Wytaczamy się z pociągu.

-I co teraz?
-Nie wiem. Idziemy.

Czy pisałam już, że w połowie drogi rozładował mi się telefon?

-Miiiiichał! Ojej! Jesteś!
-Sem ja.

Michał- najsympatyczniejszy z moich eks. Najnajnajsympatyczniejszy.

-No, byłem tu i tam. Bałem się że zasnę, kiedy pojadę do domu.
-I nie pojechałeś.
-No, nie. Czekam na was od dwunastu godzin.
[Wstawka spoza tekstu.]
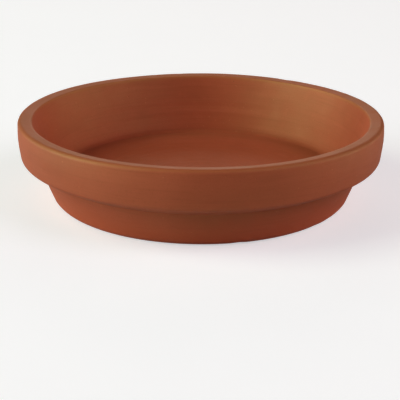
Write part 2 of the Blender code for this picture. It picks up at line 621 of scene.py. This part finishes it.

Michał, lekko wcięty, dzwoniący po taksówkę:

-Ej, jak ty masz na imię?
-No, Iza.
-Iza. Imię Iza.

-Słyszycie żaby za oknem?
-Nie.
-A chcecie drinka?
-Chcecie.

-Jest szósta. Dziewczyny, spać.


c.d.n.


-Opowiedz mi bajkę.
-Był kraj, w którym było bardzo dużo pociągów. Zanim się wychodziło z domu, trzeba było sprawdzić rozkład jazdy. Każdy pracował na kolei.
-Wszystko było dobrze, dopóki w pewnej rodzinie nie urodziło się dziecko, które chciało jeździć samochodem.
-Czy to jest bajka o Waligórze i Wyrwidębie?


-A oglądałyście 7 życzeń?
-Yyyy. Nie. A ile lat miałeś jak to oglądałeś?
-Stary byłem.
-Czyli my wtedy jeszcze byłyśmy martwe. A jesteś pewny, że ten serial istniał?
-Statystycznie nie. 1/3 osób w tym pokoju przyznaje się do oglądania tego serialu.

-Płakałam, jak Robin Hood zginął.
-Wszystkie dziewczyny się w nim kochały.
-Ja też.
-I w połowie filmu go podmienili na takiego z krótkimi włosami.